-- start of Record set --
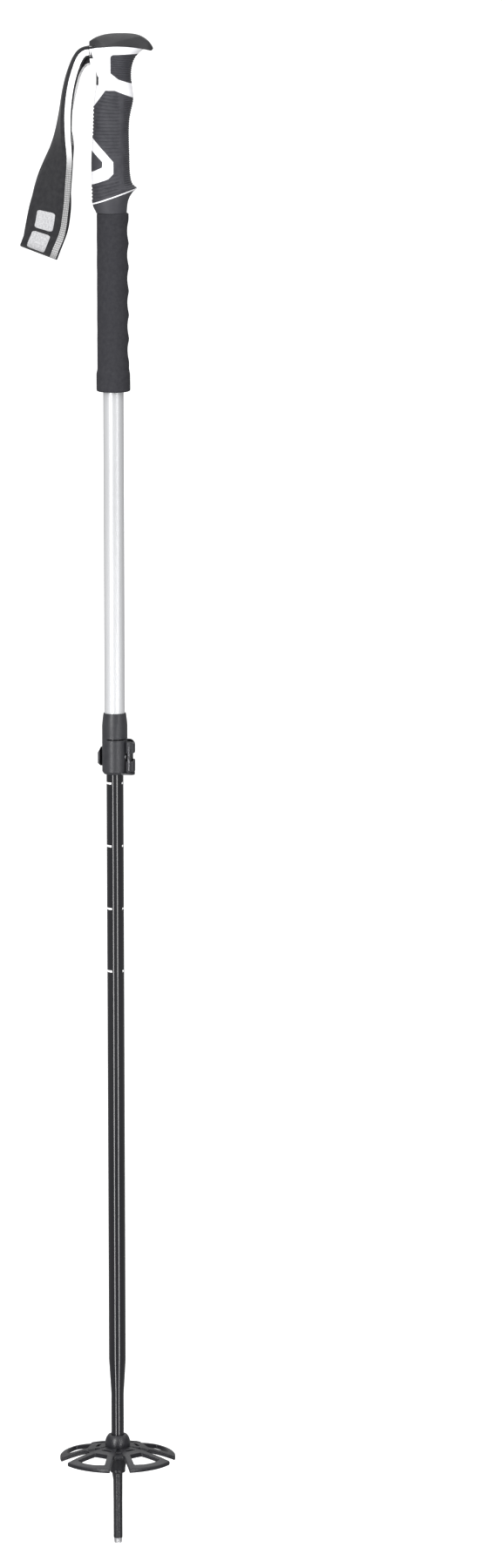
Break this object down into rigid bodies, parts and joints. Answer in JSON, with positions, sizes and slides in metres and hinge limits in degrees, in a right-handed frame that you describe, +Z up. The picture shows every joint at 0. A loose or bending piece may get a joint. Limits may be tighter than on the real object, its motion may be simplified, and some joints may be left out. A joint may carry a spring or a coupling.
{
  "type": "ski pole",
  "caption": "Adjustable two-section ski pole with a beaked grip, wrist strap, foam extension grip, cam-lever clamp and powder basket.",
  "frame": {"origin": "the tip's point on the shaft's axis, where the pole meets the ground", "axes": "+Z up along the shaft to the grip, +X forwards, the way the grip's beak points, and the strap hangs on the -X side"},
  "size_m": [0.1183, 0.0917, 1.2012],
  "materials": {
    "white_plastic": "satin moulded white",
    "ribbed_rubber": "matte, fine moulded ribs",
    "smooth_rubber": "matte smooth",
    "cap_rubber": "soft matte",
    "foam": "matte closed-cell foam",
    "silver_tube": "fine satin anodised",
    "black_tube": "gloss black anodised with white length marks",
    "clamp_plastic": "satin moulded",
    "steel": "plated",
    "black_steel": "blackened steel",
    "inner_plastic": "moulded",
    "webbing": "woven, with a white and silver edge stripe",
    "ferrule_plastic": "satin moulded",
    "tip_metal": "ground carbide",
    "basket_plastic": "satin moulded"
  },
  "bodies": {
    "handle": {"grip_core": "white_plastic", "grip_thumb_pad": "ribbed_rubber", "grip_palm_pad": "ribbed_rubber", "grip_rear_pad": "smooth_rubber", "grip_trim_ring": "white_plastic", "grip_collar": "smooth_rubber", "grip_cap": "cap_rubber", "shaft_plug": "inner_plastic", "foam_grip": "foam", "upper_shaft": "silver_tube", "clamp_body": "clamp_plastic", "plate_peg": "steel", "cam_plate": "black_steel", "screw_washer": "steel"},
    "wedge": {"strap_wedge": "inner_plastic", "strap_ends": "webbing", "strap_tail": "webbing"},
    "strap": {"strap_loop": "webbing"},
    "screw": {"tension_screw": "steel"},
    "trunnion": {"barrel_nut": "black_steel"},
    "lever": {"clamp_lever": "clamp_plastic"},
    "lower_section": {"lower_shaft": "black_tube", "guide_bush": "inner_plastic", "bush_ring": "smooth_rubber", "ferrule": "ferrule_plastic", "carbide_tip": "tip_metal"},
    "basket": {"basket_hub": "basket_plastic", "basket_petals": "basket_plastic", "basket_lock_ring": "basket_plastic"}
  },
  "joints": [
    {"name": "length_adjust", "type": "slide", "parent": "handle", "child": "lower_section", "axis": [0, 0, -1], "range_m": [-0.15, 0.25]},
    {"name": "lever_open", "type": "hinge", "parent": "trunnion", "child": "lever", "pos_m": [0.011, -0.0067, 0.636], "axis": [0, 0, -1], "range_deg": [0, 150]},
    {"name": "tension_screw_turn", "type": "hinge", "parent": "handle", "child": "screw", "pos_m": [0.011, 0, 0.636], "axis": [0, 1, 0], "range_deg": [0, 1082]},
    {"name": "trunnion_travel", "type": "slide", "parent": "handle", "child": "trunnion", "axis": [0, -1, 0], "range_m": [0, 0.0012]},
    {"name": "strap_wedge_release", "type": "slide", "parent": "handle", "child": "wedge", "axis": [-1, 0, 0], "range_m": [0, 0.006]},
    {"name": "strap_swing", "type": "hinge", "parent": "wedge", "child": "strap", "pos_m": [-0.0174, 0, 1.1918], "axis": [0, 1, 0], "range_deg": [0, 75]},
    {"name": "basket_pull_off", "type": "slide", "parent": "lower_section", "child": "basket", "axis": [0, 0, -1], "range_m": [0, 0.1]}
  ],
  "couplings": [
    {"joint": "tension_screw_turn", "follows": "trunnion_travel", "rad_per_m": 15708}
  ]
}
-- end of Record set --
-- start of Record set --
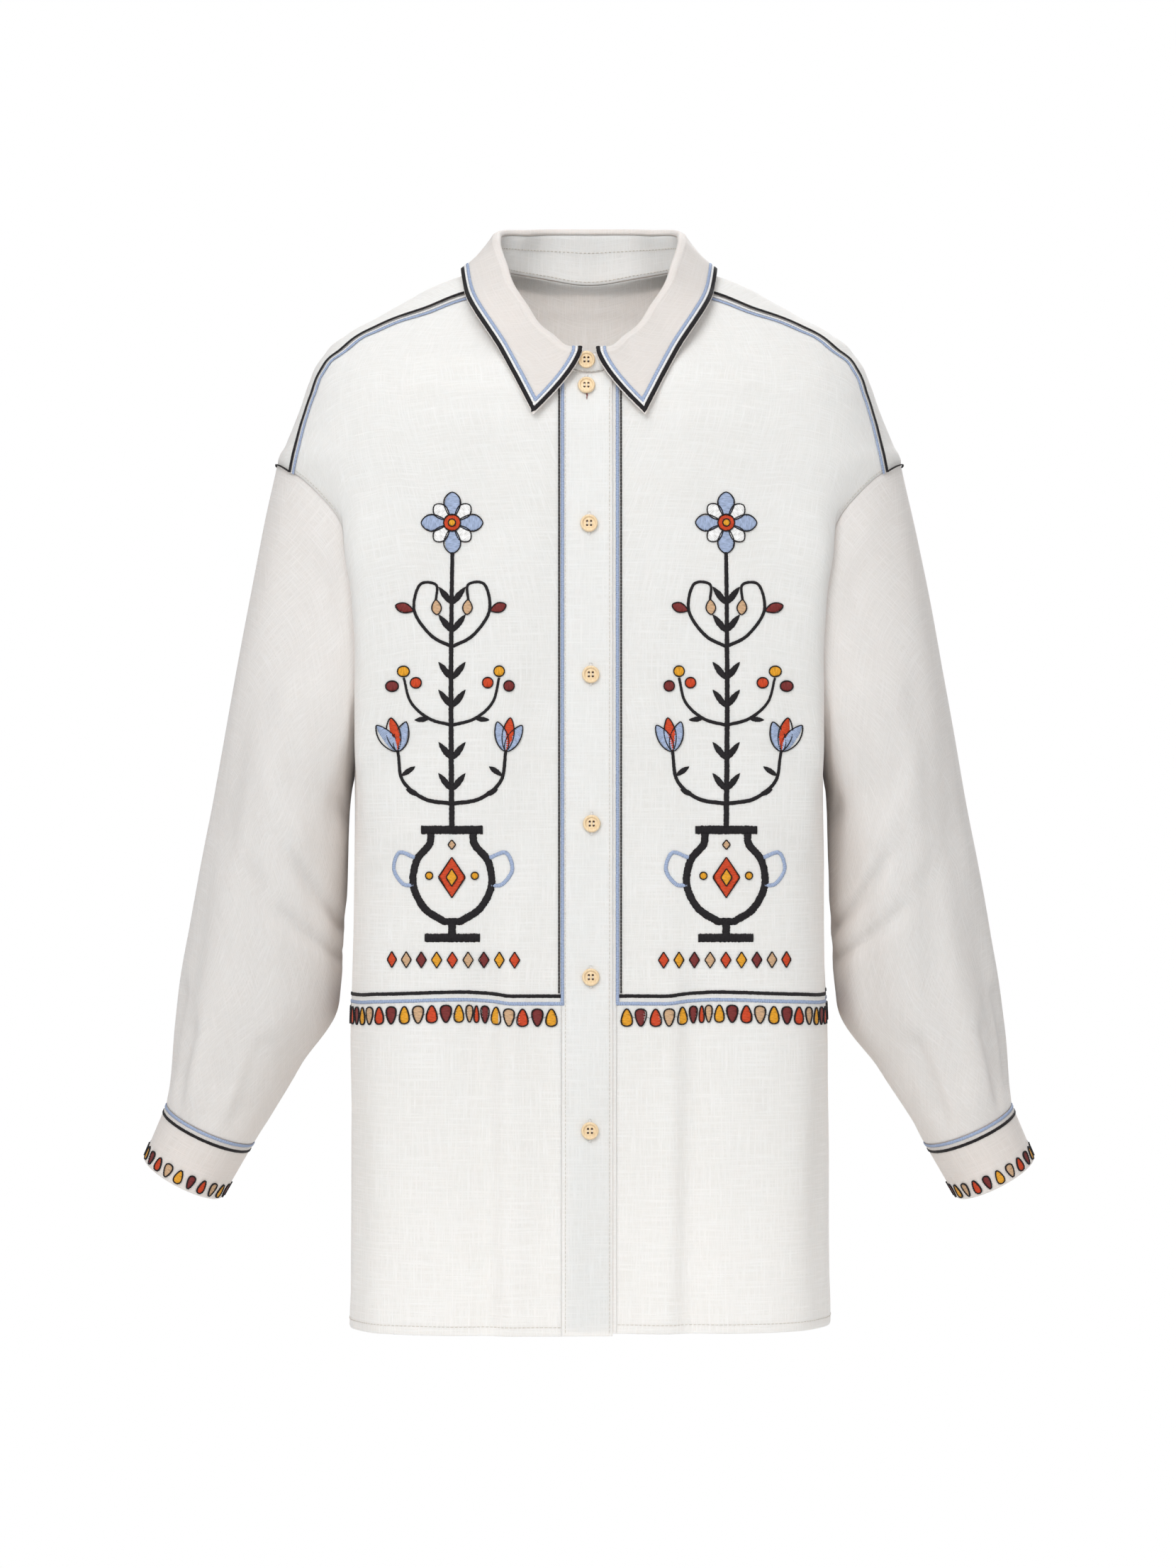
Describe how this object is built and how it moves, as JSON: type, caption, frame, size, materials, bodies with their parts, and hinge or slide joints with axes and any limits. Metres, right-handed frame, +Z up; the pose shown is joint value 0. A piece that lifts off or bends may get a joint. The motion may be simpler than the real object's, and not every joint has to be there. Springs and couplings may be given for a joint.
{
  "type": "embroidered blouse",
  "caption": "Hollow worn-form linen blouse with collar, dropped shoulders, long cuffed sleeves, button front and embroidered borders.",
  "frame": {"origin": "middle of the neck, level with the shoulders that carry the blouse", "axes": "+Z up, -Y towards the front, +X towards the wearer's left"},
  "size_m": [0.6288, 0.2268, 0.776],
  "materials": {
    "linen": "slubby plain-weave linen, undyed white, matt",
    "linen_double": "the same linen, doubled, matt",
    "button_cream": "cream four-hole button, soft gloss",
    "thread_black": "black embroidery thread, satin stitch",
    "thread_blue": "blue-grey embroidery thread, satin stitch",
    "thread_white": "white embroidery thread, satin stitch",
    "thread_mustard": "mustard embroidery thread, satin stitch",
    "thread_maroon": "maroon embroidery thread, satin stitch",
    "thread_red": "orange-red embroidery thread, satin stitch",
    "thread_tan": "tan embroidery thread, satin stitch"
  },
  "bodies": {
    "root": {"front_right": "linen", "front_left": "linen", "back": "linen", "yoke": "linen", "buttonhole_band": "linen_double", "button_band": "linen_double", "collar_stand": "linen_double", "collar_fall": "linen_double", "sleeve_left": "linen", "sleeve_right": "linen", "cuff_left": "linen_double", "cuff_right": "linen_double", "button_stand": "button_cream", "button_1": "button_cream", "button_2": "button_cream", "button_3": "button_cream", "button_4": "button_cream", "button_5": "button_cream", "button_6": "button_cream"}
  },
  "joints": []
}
-- end of Record set --
**Exercise directions:**
Each line holding "object" must be found and copied.

**Answer:**
Break this object down into rigid bodies, parts and joints. Answer in JSON, with positions, sizes and slides in metres and hinge limits in degrees, in a right-handed frame that you describe, +Z up. The picture shows every joint at 0. A loose or bending piece may get a joint. Limits may be tighter than on the real object, its motion may be simplified, and some joints may be left out. A joint may carry a spring or a coupling.
Describe how this object is built and how it moves, as JSON: type, caption, frame, size, materials, bodies with their parts, and hinge or slide joints with axes and any limits. Metres, right-handed frame, +Z up; the pose shown is joint value 0. A piece that lifts off or bends may get a joint. The motion may be simpler than the real object's, and not every joint has to be there. Springs and couplings may be given for a joint.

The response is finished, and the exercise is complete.